After reading all the favorable responses to David Bentley Hart’s refutation of natural law reasoning, I’ve started to wonder if there might be a possible synthesis of the natural law and its proposed refutations. Here’s a thesis: the natural law could be updated by presenting the (as yet underdeveloped) role of the importance of the will, which is at once free and yet has its freedom precisely from its teleological order to the absolute good.
Why focus on freedom? Because it seems to me that the concerns and objections to natural law, when translated into the language of natural law itself, become concerns about the undervaluing of the real freedom of the will because of an overemphasis on the intellectual specification of the moral act. Again, all theories of practical reason (of which Natural Law is only one) can come off as putting the whole essence of morality in reason, in such a way that the only relevant data of what ought to be done can be determined theoretically from self-evident principles. Objections to this present themselves in many ways:
1.) Attempts to make the is-ought distinction a logical truth. In spite of being self-refuting when taken as a logical or general rule of thought (i.e. an “ought statement” of thought) the distinction continually recurs, which seems to indicate that it is an attempt to articulate some truth or another. But natural law theorists could account for the truth of the distinction through the real division of intellect (which is ordered to true or false and so the “is” and “is not”) and the will (which is ordered to the good and so to what ought to be done). No enumeration of true things – even truths about moral questions – can make the truths things to be done. This is an additional formality that must be added by the will, and which does not reduce to anything outside of the will. It is this real autonomy of the will that some objectors to natural law are pointing to when they say things like “even if you determined that something was according to my nature, why should I want to do it?” Truth – and in this sense argument or any other act of intellect – could never make an action formally a thing to be done. A particular could be the object of the cognitive power of conscience, but not the object of the voluntary power of free choice.

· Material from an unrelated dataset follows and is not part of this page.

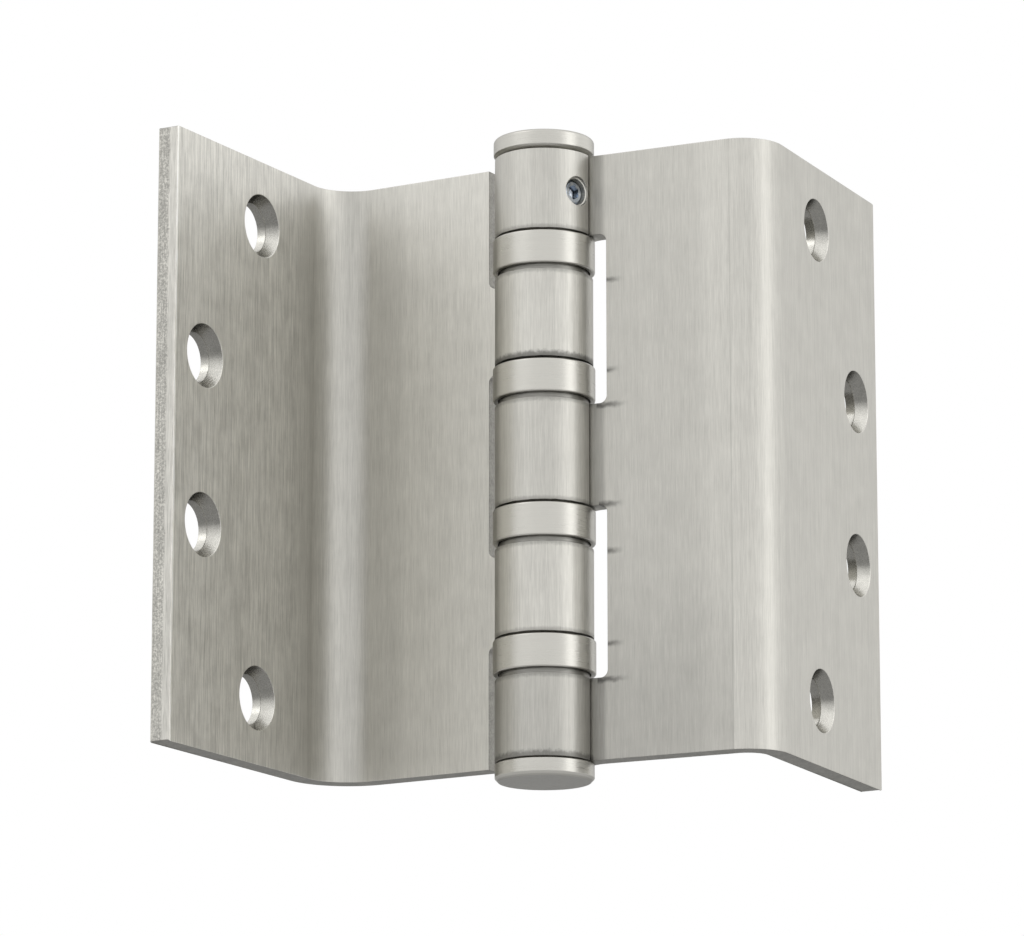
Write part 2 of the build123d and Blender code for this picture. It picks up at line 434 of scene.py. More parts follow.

2.) Arguments about the outdated character of teleological accounts of nature. Our modern account of nature is not teleological but mechanistic. But whatever else a mechanism might be, it isn’t responsible – it’s not guilty or innocent, praised or blamed, though all of these things are at the basis of moral action. Even if the older, teleological account of nature is true, we still get a better account of morality by opposing morality to our ideas of nature. When translated into the language of natural law, our modern ideas of nature serve as a via negationis to illumine the notion of morality as free, that is, morality so far as it is an act of the will.
3.) Arguments that natural law theories are out of date and do not speak to modern concerns. The repeated insistence that a moral argument should persuade can be taken as indications that it should take the act of the will seriously, though this could only be taken as a sign. The fact is that in order to “speak to” us, one needs to see the essentially free character of moral action. Our concern with right, or our idea that the essential element in law is the imposing of obligation, or half a dozen other facts of our moral discourse all testify to the idea that our moral ideas are tied up more with the will than the intellect.
So then, given all this, one avenue of articulating natural law would be to focus principally on the role of will in natural law. It is perhaps lamentable that the will was treated as a sort of afterthought, as though it were simply the execution of an essentially intellectual act. Plato, in fact, might have seen it in this way, and so far as he did the critique of natural law theory can be taken as a critique of the Platonic idea that all vice is ignorance, and that all virtue is simply intellectual rectitude.
So then, a natural law argument of a different kind: a teleology of the will precisely as free. On the one hand, this is impossible: freedom is indetermination to a goal whereas teleology is determination to a goal. Let this sense stand as a clear sense in which our morality cannot be met by a teleological natural law. But freedom as such is still an intentional and purposive action and so cannot be cut off from goals altogether. More later.
thenyssan said,
March 12, 2013 at 8:12 am
I’ll watch this one very closely.
First stab at getting you to bite further: doesn’t this whole discussion hinge on ambiguities or problems in our understanding of, and in fact the nature of, happiness?
EB said,
March 14, 2013 at 1:50 pm
Right direction. To make it more simple to understand, I offer this illustration. When Pope Leo XIII wrote Rerum Novarum, the nations held belief in the natural law, though some people were no doubt contracepting due to the rise of industrialization, when so many Christians could not comprehend what children were for, if not for the farm. Enter Lambeth Conference, suddenly a great portion of Christendom was told, not to worry about it, just accept it. So out goes theological comprehension of natural law by most of Christendom. Leo XIII and all traditional popes wrote with the assumption that the natural law was comprehensible by mankind. The loss is most easily seen in the industrial business world, the requirements for justice are two way, and when either party (employee or employer) is not living in personal accordance with the natural law, the person will disintegrate as a human being, and justice will end up becoming a function of the democratic process, which is becoming more and more subjective. this is happening to America as we speak. When personhood disintegrates, psychological disorders become present, and it has a societal effect. Psychology and meds and religion will help patch it up, but will not fix the underlying problem, the fix is society ordered upon the natural law.